L’incredibile storia di Santa Bakhita

Bakhita nacque in Sudan, in Africa, nel 1869. Questo nome, che significa “fortunata”, non lo ricevette dai suoi genitori alla nascita, gli fu imposto dai suoi rapitori.

Fiore africano

Questo fiore africano conosceva le umiliazioni e le sofferenze fisiche e morali della schiavitù essendo stata venduta e acquistata più volte (cinque in tutto). La terribile esperienza e lo spavento, provato nel giorno della cattura, causò profondi danni nella sua memoria, incluso l’oblio del suo nome.

Nella capitale del Sudan, Bakhita fu finalmente comprata da un console italiano che poi la portò in Italia con sé.

Durante il viaggio, la consegnò alla famiglia di un amico che viveva a Venezia e la cui moglie si era affezionata a lei. Poi, con la nascita della loro figlia, Bakhita divenne la sua balia e amica.

Gli affari di questa famiglia in Africa li costrinsero a tornare li. Ma, consigliata dall’amministratore, la coppia affidò le due alle sorelle della congregazione di Santa Maddalena di Canossa, a Schio, vicino a Venezia.

Conversione

Qui, Bakhita conobbe il Vangelo. Era il 1890, aveva ventuno anni quando fu battezzata col nome di Giuseppina.

Dopo un po’, quando vennero a prenderle, Bakhita scelse di rimanere. Voleva diventare una suora canossiana per servire Dio che le aveva dato tante prove del suo amore. Dopo aver sentito molto chiaramente la chiamata alla vita religiosa, nel 1896, Giuseppina Bakhita si consacrò per sempre a Dio che chiamò affettuosamente “il mio Maestro!”.

Per più di cinquanta anni, questa umile Figlia della Carità si dedicò alle varie occupazioni nella congregazione, essendo chiamata da tutti “Suor Morena”.

Umile serva

Lei era cuoca, responsabile del guardaroba, ricamatrice, sacrestana e portinaia. Le consorelle la stimavano per la sua generosità, la sua bontà e il suo profondo desiderio di far conoscere Gesù.

Siate buone, amate Dio, pregate per coloro che non Lo conoscono. Se sapeste che grazia grande è conoscere Dio!
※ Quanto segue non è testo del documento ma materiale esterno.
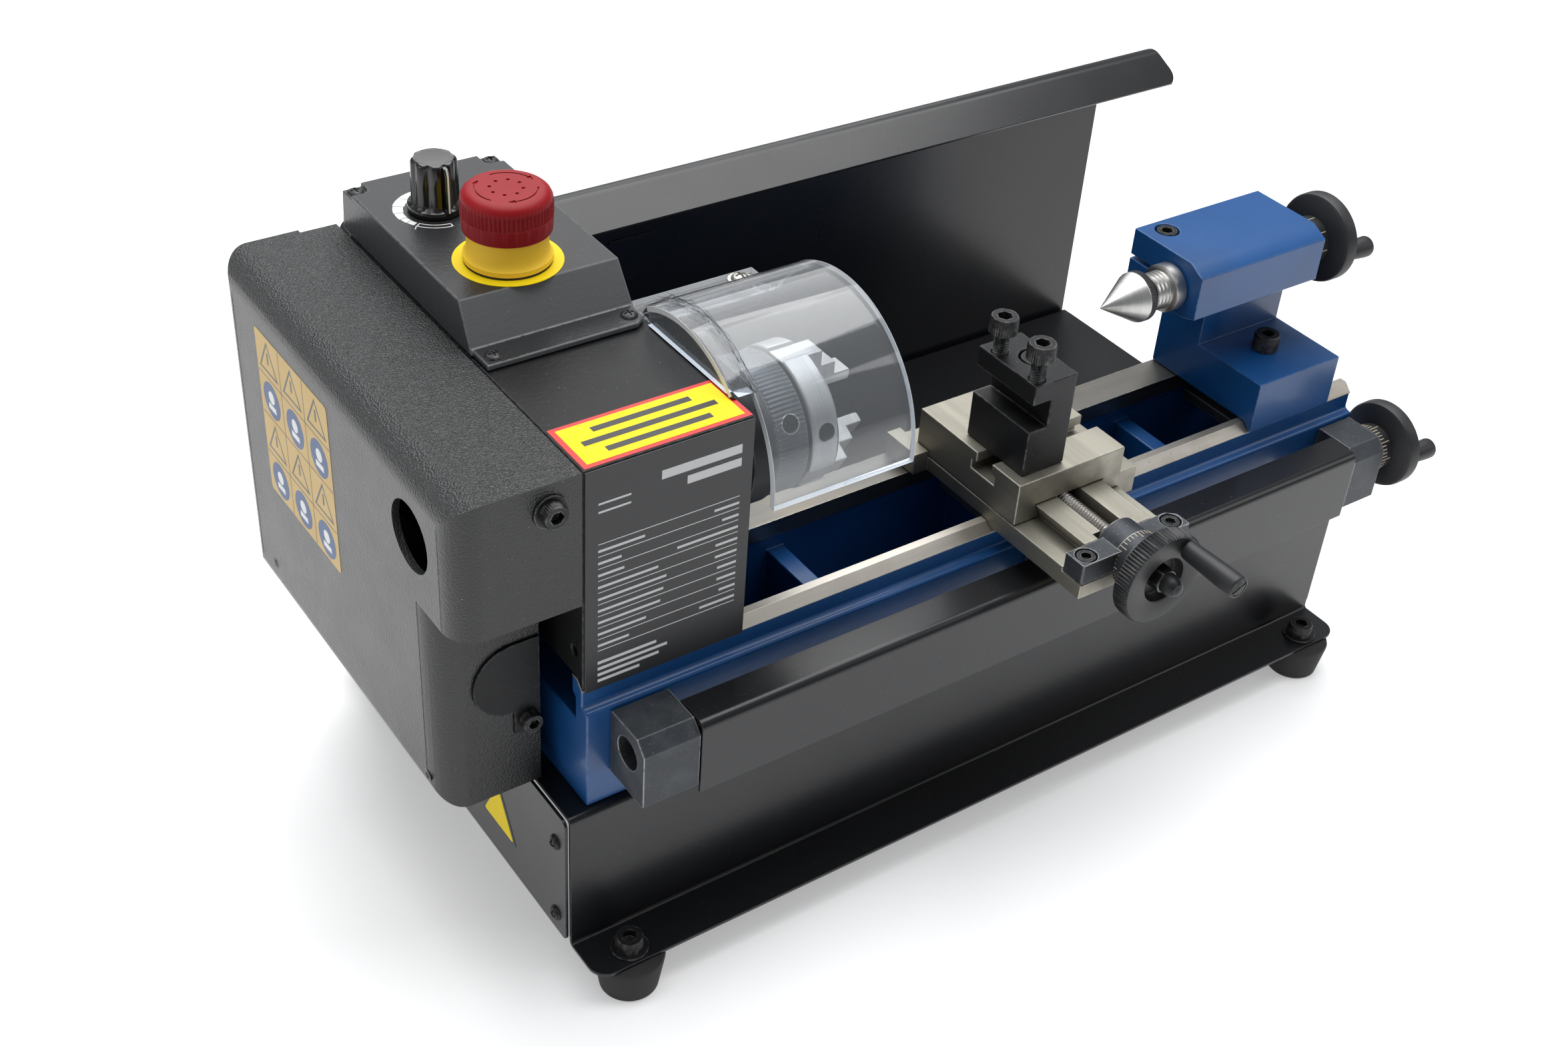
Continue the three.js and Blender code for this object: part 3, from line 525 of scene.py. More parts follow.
def linked(name, mesh):
    obj = bpy.data.objects.new(name, mesh)
    bpy.context.scene.collection.objects.link(obj)
    return obj


def baked(obj):
    """Applies the object's modifiers to its mesh."""
    graph = bpy.context.evaluated_depsgraph_get()
    mesh = bpy.data.meshes.new_from_object(obj.evaluated_get(graph))
    obj.modifiers.clear()
    obj.data = mesh


def combine(obj, operation, other):
    """Joins another object to this one, or takes it away, and removes it."""
    modifier = obj.modifiers.new("combine", "BOOLEAN")
    modifier.operation, modifier.object, modifier.solver = operation, other, "EXACT"
    baked(obj)
    bpy.data.objects.remove(other)


def carve(obj, add=(), cut=()):
    tools = []
    for operation, shapes in (("UNION", add), ("DIFFERENCE", cut)):
        for shape in shapes:
            tool = linked("tool", mesh_from(shape, "tool"))
            modifier = obj.modifiers.new(operation.lower(), "BOOLEAN")
            modifier.operation, modifier.object, modifier.solver = operation, tool, "EXACT"
            tools.append(tool)
    if tools:
        baked(obj)
        for tool in tools:
            bpy.data.objects.remove(tool)


def finish(obj, body, look, node="", bevel=0.0, segments=3, limit=35, clamp=False):
    obj.data.shade_smooth()
    if bevel:
        edge = obj.modifiers.new("edges", "BEVEL")
        edge.width, edge.segments, edge.limit_method = bevel * MM, segments, "ANGLE"
        edge.angle_limit, edge.use_clamp_overlap = math.radians(limit), clamp
        even = obj.modifiers.new("even", "WEIGHTED_NORMAL")
        even.weight = 60
    else:
        obj.data.set_sharp_from_angle(angle=math.radians(limit))
    obj.data.materials.clear()
    obj.data.materials.append(look[1])
    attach(obj, body)
    if node:
        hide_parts(node)


def piece(name, shape, body, look, node="", add=(), cut=(), **edges):
    obj = linked(name, mesh_from(shape, name))
    carve(obj, add, cut)
    finish(obj, body, look, node, **edges)


def lathed(profile, n=72, wave=None):
    """A solid of revolution on the spindle axis."""
    return turned("X", 0, AXIS, profile, n, wave)


def about(shape, degrees):
    """The shape turned about the spindle axis."""
    return spun(shape, "X", 0, AXIS, degrees)


def hexed(radius, t):
    return radius / math.cos((t % (TAU / 6)) - TAU / 12)


def cap_screw(name, axis, u, v, seat, r, height, body, sign=1, shank=0.0, node=""):
    """A knurled socket head standing on a seat, with its shank behind it."""
    socket, stem = r * 0.47, r * 0.56
    profile = [(0, -shank), (stem, -shank), (stem, 0)] if shank else [(0, 0)]
    rim = len(profile)
    profile += [(r, 0), (r, height * 0.82), (r - 0.45, height), (socket, height), (socket, height * 0.45),
                (0, height * 0.35)]

    def wave(i, radius, h, t):
        if i in (rim + 3, rim + 4):
            return hexed(radius, t)
        return radius - (0.10 * (1 + math.cos(36 * t)) if i in (rim, rim + 1) else 0)
    shape = turned(axis, u, v, [(a, seat + sign * b) for a, b in profile], 144, wave)
    piece(name, shape, body, OXIDE, node)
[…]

La sua umiltà, la sua semplicità e il suo sorriso costante conquistarono il cuore di tutta la popolazione. Con l’età, arrivò una lunga e dolorosa malattia. Ma continuò a offrire la sua testimonianza di fede, esprimendo in queste semplici parole, nascoste dietro un sorriso, l’odissea della sua vita:

“Vado piano, passo dopo passo, perché porto due valigie grandi: in una i miei peccati, e nell’altra, molto più pesante, i meriti infiniti di Gesù. Quando sarò in paradiso, aprirò le valigie e dirò a Dio: “Tu sei l’eterno Padre, ora puoi giudicare“. E a San Pietro: “Chiudi la porta, perché io resto qui“.

La santa

Nell’agonia rivisse i terribili anni della schiavitù e fu la Santa Vergine a liberarla dalle sofferenze.
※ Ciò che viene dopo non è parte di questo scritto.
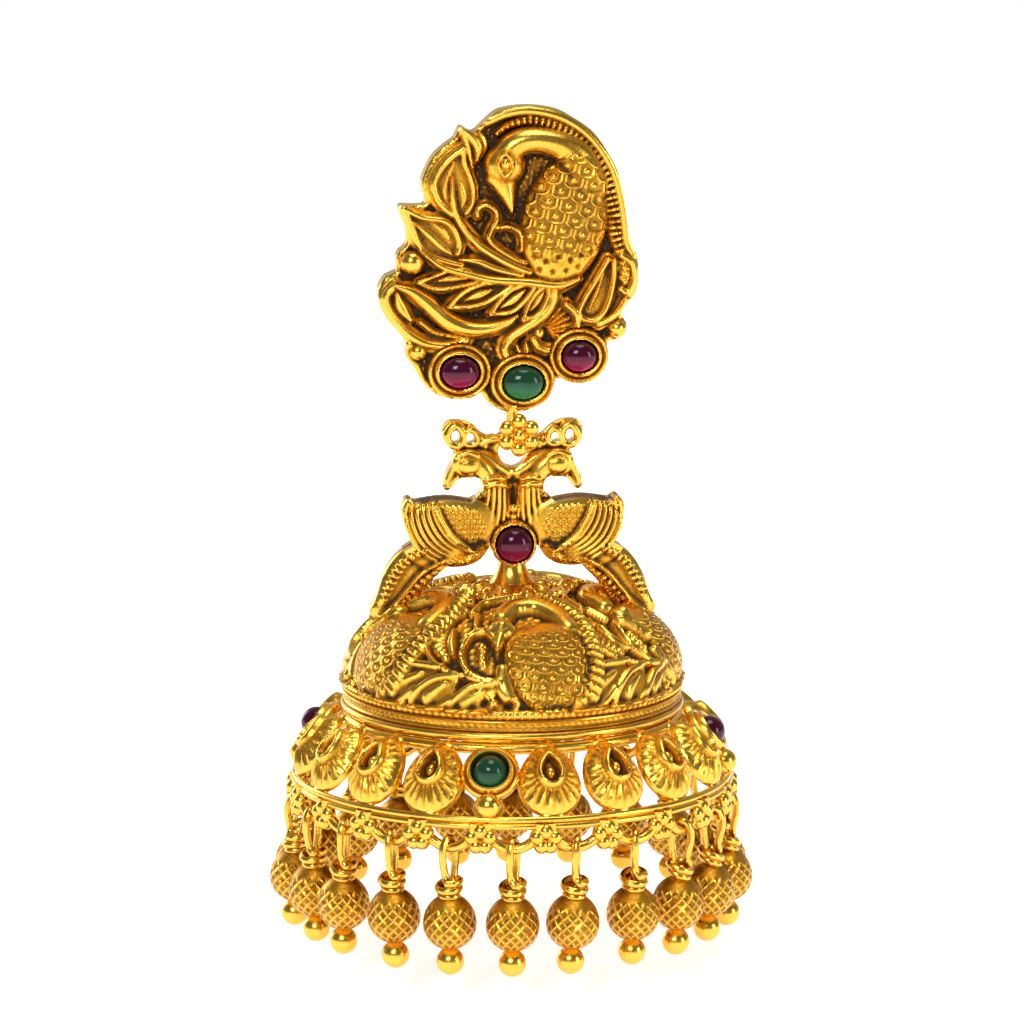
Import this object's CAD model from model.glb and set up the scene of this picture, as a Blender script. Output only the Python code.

Le sue ultime parole furono: “Nostra Signora!“. Suor Josefine Bakhita morì l’8 febbraio 1947 nella congregazione di Schio, in Italia.

Molti furono i miracoli ottenuti per la sua intercessione. Nel 1992 è stata beatificata da Papa Giovanni Paolo II e portata all’onore degli altari nel 2000 dallo stesso Sommo Pontefice. La giornata per il culto della “Santa sorella Morena” è quella della sua morte.

Il corpo della santa è incorrotto ed è custodito nella Chiesa della Congregazione in cui ha vissuto tutta la sua vita.